「相続税の制度」に関するお役立ち情報
相続税の更正の請求とは
1 更正の請求と修正申告
相続税の納税をした人が、相続税を払い過ぎていた場合、税務署に対して払い過ぎた相続税を還付してもらう手続きのことを「更正の請求」といいます。
相続税を払いすぎる場合として、例えば、計算ミスで過大な相続税を納付していた場合や、土地の評価額を減額できる要素を見落としておりそのまま申告してしまった場合などが考えられます。
反対に、本来支払うべき相続税よりも少なく申告および納税をしていた場合に、税務署に対して不足分を支払う手続きは「修正申告」といいます。
2 更正の請求の期限
更正の請求には期限が設けられており、相続税の申告期限から原則として5年以内に請求をしなくてはなりません。
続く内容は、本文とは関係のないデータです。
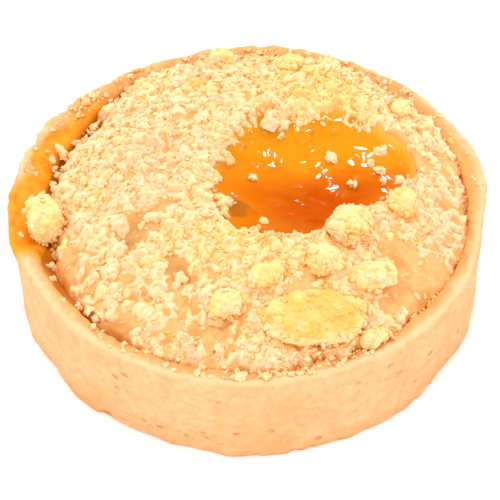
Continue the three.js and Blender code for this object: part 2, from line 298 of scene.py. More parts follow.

申告期限は、相続開始から10か月ですので、相続開始から5年10か月以内であれば、更正の請求ができるということになります。
ただし、特別な事情があれば、5年を過ぎていても特別な事情が発生した日の翌日から4か月以内であれば、更正の請求ができるとされています。
ここでの特別な事情とは、分割されていない財産が分割された場合や、遺留分侵害額の請求により支払うべき金額が確定した場合等が含まれます。
参考リンク:国税庁・相続財産が分割されていないときの申告
すなわち、相続申告期限後に生じた後発的な事情によって、相続税の金額が変わり、すでに収めた相続税が払い過ぎだったことが判明した場合が、ここでの特別な事情に当たります。
相続人間で遺産分割や遺留分の支払いについて、揉めているようなケースで、相続税の支払いが問題となるような場合、紛争が終結した段階で4か月以内に更正の請求をしておかないと、納めすぎた相続税の還付を受けられなくなってしまうので、注意が必要です。
3 更正の請求の手続および必要書類
更正の請求の手続きの流れは以下のようになります。
①必要書類をそろえる
②必要書類を税務署へ提出する
③『国税還付振込通知書』が届き、還付金が振り込まれる
更正の請求を行うのに必要な書類については、相続税の更正の請求書、更正の請求の必要性を証明する書類等(例えば、遺産分割協議が成立した場合には、遺産分割協議書)、修正申告書、マイナンバーカードのコピー(または通知カードと身分証明書)となります。